Q: The size of assets under management and overseas portfolio of PMAA?

A: Our assets, about 2.1 trillion won ($1.9 billion), are growing at a fast pace, by 300 billion won a year. With market interest rates staying low, police officers want to put more money into our association. Raising contribution limits in the short term will add pressure on managers, but in my view, we cannot help but raise the limits for the longer term.

Our assets are split into fixed-income investments with 40%, and alternative investments with 40%. (Note: The balance consists of stocks, cash, office buildings and other real assets.) Of alternative investments, overseas portfolio accounts for half. Regarding offshore bonds, the line between offshore and domestic portfolio is blurred because we made the investments through local brokers (securities companies).

Q: You are recognized as one of top fixed-income managers in South Korea. What made you get into fixed-income management?

A: I started bond valuation at Korea Investment Trust, and participated in a training program set up to nurture fixed-income experts. In 1996, I was picked for the company’s overseas study program (MBA) and learned from Cornell University Professor Robert A. Jarrow.

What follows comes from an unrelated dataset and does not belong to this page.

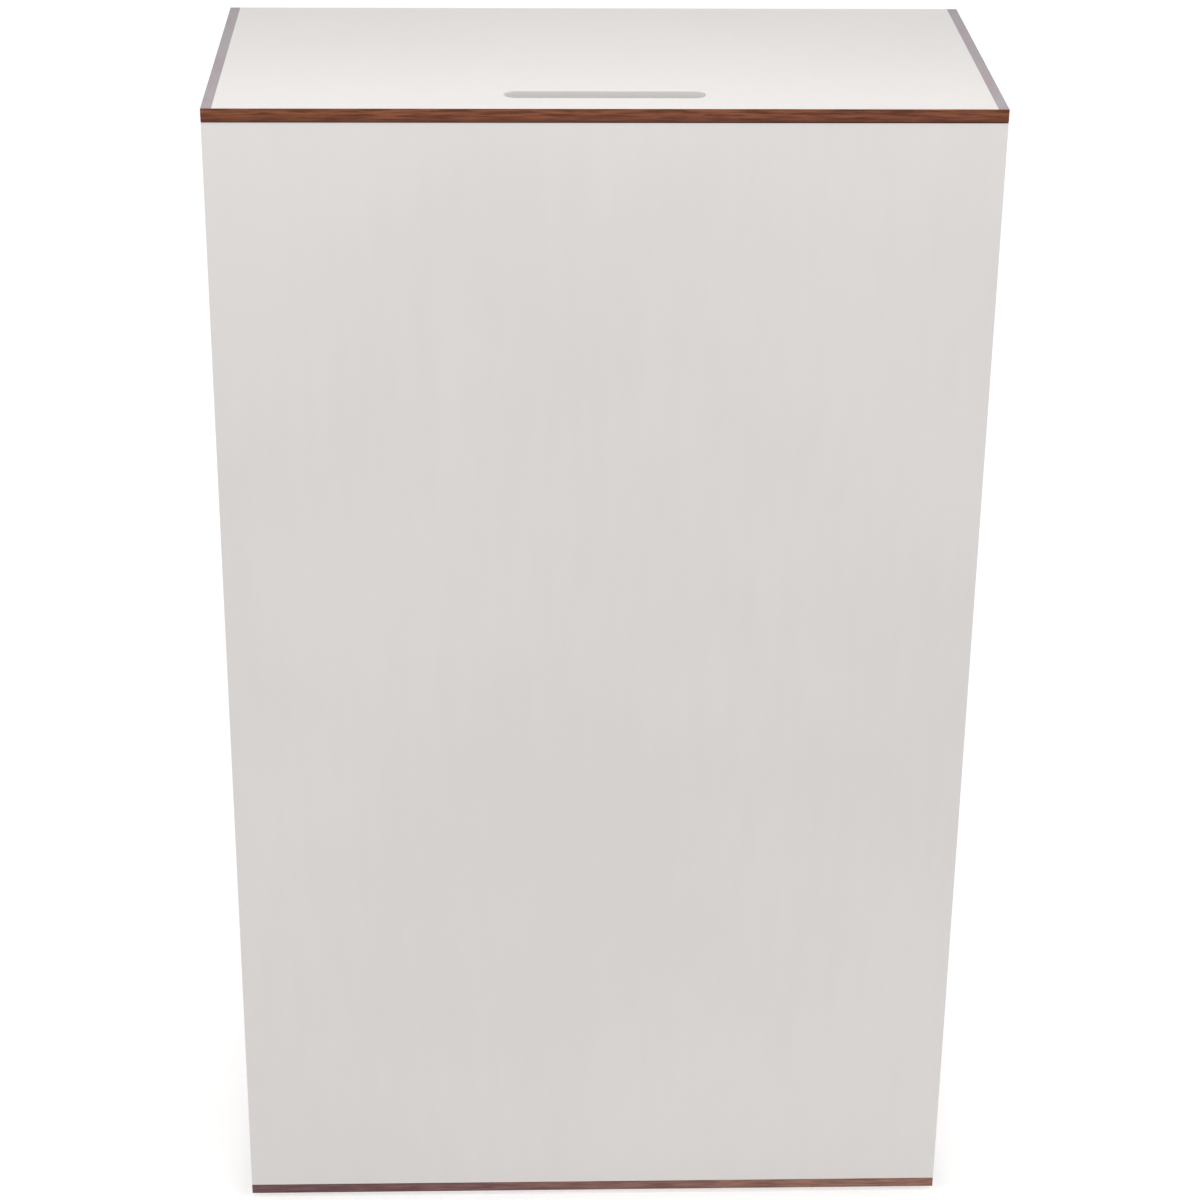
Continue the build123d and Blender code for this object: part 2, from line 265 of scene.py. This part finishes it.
def plywood(name, thin, low, high, sealed_slot_painted_light=None):
    """Lacquered plywood that is thin along one axis, from low to high metres on it."""
    finish = Finish(name, Coat_Roughness=0.22, Specular_IOR_Level=0.4)
    where = finish.place()
    through = (where[thin] - low) / (high - low)
    edge = finish.cut_edge(thin)

    fine = [0.03, 0.03, 0.03]
    fine[thin] = 0.0007
    grain = finish.noise(fine, detail=4, roughness=0.62)
    broad = [0.11, 0.11, 0.11]
    broad[thin] = 0.004
    streak = finish.noise(broad, detail=2, shift=7.3)
    count = through * plies
    cross = (count % 2) > 1
    glue = finish.between(abs(count % 1 - 0.5), 0.42, 0.5)
    wood = finish.mix(finish.between(grain, 0.3, 0.72), ply_dark, ply_light)
    wood = finish.mix(0.45, wood, ply_red)
    wood = finish.mix(finish.between(streak, 0.35, 0.7) * 0.35, wood, ply_dark)
    wood = finish.mix(cross * 0.5, wood, ply_red, "MULTIPLY")
    wood = finish.mix(glue * 0.6, wood, ply_dark)

    cloud = finish.noise((0.3, 0.3, 0.3), detail=2)
    brushed = finish.noise((0.016, 0.016, 0.11), detail=3, roughness=0.6)
    cloudy = finish.between(0.72 * cloud + 0.28 * brushed, 0.36, 0.64)
    white = finish.mix(cloudy, lacquer_shade, lacquer_white)
    # The slot's walls take the brighter white: painted light in place of the slot's shade.
    if sealed_slot_painted_light:
        middle, reach_x, reach_y = sealed_slot_painted_light
        wall = edge * (abs(where[0]) < reach_x) * (abs(where[1] - middle) < reach_y)
        white = finish.mix(wall, white, sealed_white_painted_light)
        edge = edge * (1 - wall)
    peel = finish.noise((0.0026, 0.0026, 0.0026), detail=1)
    finish.feed(
        Base_Color=finish.mix(edge, white, wood),
        Roughness=0.34 + 0.1 * cloud + edge * (0.1 + 0.2 * grain),
        Coat_Weight=0.25 - 0.15 * edge,
    )
    finish.bump(peel * 0.00003 * (1 - edge) + grain * 0.00012 * edge, 1.0)
    return finish.material


def dress(node, material):
    """Give a CAD piece its finish."""
    piece = frame["nodes"][node]
    piece.data.materials.clear()
    piece.data.materials.append(material)
    return piece


def soften(piece, width, steps=2):
    """Round a piece's sharp arrises a little, as sanding does."""
    bevel = piece.modifiers.new("arris", "BEVEL")
    bevel.width = width
    bevel.segments = steps
    bevel.limit_method = "ANGLE"
    bevel.angle_limit = math.radians(40)
    bevel.harden_normals = False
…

It was 2010~2011 when I jumped into offshore bonds in full swing (as the fixed-income head of Korea Investment & Securities). At Korea Investment, we had launched a joint fund with Ryan Global Investment (in Singapore) to do offshore bond business. But we faced many difficulties because of no track records.

Q: The fact that you were another CIO from Korea Investment Trust (currently, Korea Investment & Securities) made the headlines.

A: It is true that those from Korea Investment Trust are serving as CIOs of major South Korean pension funds. I have experience working directly or indirectly with Korea Investment Corporation’s CIO Shin-woo Kang, Yellow Umbrella Mutual Aid’s CIO Youn-ha Hwang, Government Employees Pension Service’s CIO Young-gwon Choi, and Public Officials Benefit Association’s CIO Dong-hun Jang.